Risky Season: Fish farmers voice concerns after closures hit industry

Photo: Nazik Armenakyan/Armenianow.com

The fisheries in Armenia are closing down for several reasons: a high cost price of fish production, reduction of exports to Russia, high water bills.

Artur Atoyan, the head of the Union of Armenian Fish Producers and Fish Exporters NGO, said that since the beginning of the year, a total of 25 fisheries have already closed down, and in the last three days three more companies joined them.

According to the forecasts of the Union’s head, at the end of fall, 35-40 companies may also close down due to the risky period.

“In May, a decline starts in this field. During warmer months, the demand for fish decreases. From the summer season to fall the price of fish is declining. This is the most risky period for the sector. If we enter the risk zone with already negative results, the more companies will close down,” said Atoyan.

Haykaz Zeynalyan, who got engaged in fish production in 2009, gives assurances that fish production in Armenia is not a profitable business. “We mostly exported to Russia, where prices are such that it is not profitable for exporters. Fish farming stagnates, prices fall. Here, fish prices are also falling.

All farms have credit obligations. Many people do not immediately close their businesses down to manage to pay off their loans. Often we are terrified by the possibility of water price rise, although once the price was already raised by 10 times. In this case, many farms will close down.”

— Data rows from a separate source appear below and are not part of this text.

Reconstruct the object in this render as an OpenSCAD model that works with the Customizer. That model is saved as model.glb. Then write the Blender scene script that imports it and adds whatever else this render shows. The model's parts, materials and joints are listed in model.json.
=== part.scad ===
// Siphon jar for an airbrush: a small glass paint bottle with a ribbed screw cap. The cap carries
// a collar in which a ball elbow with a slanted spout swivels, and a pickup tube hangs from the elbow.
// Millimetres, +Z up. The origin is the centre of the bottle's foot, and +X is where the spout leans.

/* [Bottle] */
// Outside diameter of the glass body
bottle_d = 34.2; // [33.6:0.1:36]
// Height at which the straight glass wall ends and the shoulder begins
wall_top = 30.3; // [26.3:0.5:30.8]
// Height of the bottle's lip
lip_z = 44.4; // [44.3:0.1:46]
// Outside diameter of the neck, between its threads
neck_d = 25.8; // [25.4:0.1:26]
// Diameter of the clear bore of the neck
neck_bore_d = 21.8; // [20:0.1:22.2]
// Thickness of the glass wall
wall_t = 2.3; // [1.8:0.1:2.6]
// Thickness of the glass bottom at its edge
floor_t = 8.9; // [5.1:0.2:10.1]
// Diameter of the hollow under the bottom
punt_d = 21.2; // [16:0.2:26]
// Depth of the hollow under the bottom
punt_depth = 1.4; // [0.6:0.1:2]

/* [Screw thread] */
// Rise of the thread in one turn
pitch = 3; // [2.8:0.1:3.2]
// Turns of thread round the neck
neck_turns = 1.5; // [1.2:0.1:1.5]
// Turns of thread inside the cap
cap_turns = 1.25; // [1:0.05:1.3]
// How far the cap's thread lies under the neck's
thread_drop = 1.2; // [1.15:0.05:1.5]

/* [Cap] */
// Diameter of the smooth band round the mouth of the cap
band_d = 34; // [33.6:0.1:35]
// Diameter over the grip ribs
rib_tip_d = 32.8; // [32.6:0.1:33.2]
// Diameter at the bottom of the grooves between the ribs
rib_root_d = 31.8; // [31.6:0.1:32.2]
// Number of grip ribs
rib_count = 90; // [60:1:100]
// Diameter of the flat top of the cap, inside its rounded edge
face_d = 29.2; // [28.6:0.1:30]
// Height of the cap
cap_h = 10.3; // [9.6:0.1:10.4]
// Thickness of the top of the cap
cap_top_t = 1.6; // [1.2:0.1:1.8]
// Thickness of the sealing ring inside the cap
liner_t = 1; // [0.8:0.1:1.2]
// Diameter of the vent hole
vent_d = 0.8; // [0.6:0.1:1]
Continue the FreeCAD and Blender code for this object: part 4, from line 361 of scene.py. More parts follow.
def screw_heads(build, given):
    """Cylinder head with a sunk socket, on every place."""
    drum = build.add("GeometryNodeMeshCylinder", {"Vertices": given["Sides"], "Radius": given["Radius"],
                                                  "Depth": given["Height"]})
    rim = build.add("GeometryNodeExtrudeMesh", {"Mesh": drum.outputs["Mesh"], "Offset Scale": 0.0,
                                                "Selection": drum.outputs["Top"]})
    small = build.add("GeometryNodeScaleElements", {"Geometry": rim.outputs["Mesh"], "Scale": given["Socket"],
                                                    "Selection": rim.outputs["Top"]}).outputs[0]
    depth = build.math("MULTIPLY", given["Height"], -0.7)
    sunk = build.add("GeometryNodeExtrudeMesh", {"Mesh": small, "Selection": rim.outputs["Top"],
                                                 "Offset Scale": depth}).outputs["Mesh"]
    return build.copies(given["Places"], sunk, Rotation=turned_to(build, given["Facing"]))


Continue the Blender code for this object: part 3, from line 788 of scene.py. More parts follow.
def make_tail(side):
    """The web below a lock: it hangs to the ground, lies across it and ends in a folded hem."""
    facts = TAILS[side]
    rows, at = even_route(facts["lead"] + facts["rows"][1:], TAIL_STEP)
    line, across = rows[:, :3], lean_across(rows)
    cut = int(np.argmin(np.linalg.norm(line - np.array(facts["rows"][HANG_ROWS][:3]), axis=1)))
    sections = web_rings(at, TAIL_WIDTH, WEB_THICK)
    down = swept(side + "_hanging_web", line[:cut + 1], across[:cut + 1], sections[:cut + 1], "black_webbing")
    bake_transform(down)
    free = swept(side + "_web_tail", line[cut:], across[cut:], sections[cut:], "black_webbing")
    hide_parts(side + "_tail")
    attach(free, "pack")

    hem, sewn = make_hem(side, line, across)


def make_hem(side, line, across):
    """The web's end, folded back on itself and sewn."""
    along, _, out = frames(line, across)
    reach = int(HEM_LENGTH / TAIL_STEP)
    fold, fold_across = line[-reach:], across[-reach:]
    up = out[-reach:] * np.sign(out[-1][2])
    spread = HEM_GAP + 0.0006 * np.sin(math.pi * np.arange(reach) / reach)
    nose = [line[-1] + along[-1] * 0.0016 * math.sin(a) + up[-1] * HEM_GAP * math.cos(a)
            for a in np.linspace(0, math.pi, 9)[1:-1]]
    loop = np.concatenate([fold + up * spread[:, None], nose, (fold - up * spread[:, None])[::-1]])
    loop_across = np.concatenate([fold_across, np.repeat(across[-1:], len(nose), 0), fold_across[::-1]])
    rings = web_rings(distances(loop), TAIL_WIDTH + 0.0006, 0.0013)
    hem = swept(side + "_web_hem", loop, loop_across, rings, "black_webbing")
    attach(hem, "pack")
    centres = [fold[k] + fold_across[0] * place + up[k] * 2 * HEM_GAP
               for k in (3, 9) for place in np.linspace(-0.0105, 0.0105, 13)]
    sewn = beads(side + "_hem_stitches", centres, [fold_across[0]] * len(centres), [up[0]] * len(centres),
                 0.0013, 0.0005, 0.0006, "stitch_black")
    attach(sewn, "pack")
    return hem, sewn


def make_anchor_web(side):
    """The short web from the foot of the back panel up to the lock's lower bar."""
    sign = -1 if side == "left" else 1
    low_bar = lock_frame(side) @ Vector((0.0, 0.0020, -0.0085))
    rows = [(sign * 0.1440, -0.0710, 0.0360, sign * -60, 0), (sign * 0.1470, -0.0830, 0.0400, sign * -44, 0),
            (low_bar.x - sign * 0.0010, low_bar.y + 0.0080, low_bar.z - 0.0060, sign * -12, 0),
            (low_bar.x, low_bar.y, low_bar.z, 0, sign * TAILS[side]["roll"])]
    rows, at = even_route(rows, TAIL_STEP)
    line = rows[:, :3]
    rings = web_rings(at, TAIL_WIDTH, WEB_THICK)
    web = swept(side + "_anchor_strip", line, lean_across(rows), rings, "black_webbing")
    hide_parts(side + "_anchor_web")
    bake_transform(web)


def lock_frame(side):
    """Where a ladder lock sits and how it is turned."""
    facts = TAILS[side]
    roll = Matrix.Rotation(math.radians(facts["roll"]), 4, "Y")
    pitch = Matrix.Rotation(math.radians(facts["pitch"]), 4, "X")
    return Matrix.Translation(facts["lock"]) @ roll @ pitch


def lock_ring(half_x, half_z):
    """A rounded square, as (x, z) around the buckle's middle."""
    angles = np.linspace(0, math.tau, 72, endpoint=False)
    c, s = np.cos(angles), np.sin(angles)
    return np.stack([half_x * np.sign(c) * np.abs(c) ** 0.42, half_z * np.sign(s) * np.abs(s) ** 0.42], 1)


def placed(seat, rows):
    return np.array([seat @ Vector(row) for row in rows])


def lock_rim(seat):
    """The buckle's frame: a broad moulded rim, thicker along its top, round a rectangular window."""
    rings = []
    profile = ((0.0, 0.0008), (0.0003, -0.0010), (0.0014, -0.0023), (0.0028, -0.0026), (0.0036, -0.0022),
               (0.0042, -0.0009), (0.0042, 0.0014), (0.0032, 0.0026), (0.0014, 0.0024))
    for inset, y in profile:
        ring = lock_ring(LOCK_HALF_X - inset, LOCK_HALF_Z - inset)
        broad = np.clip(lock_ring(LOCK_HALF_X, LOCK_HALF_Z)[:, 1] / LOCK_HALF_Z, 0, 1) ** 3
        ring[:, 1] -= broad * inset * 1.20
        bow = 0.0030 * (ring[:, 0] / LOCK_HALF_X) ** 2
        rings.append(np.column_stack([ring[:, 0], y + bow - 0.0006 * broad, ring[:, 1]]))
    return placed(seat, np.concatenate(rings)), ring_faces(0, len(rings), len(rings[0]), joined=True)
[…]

The industry’s man suggests that at least the interest rates for those companies that have already taken loans be lowered and that water tariffs not be raised.

In 2015, a U.S. government-funded program was launched aiming at complex preservation of resources by cooperation and use of advanced scientific technologies. The program stipulates that new technologies should be introduced in fish farms and water resources should be duly managed.

Atoyan says that within the program issues of fish production have repeatedly been raised, but so many problems have accumulated over the years that they can’t have any success. According to him, the Ministry of Agriculture announces that there is progress. “But if that is the case, then why more and more fish farms keep closing down?” he queries.

“They say that it is due to the economic crisis in the country. It is also wrong. This is a way to self-defense from domestic fish producers, who actually promote the country’s economic development. Fish farming in the Ararat plain is gradually disappearing. We have sent 18 letters to the Ministry, but our demands have not been met. A reason has been brought that they are not grounded,” says Atoyan.

Meanwhile, Tigran Aleksanyan, the head of the Fishing Industry and Beekeeping Department at the Ministry of Agriculture, told armradio.am that in the first four months of the year the volume of fish production and fish export increased by 100 tons, compared to the same period of last year. They export mainly to Russia, Georgia, and Ukraine. They also started to export to Central Asian countries.

“About 70 farms have received permission to export to the Eurasian Economic Union [Russia, Belarus, Kazakhstan, Kyrgyzstan] countries. Fish farms are gradually introducing modern technologies. There is no such widespread phenomenon of continuous closing down of fish farms. Of course, there are a certain number of fisheries that have closed down, but simultaneously there are also some which have been opened. There is no danger of monopolization in this industry. Today, we are working with almost everyone,” said the Ministry official.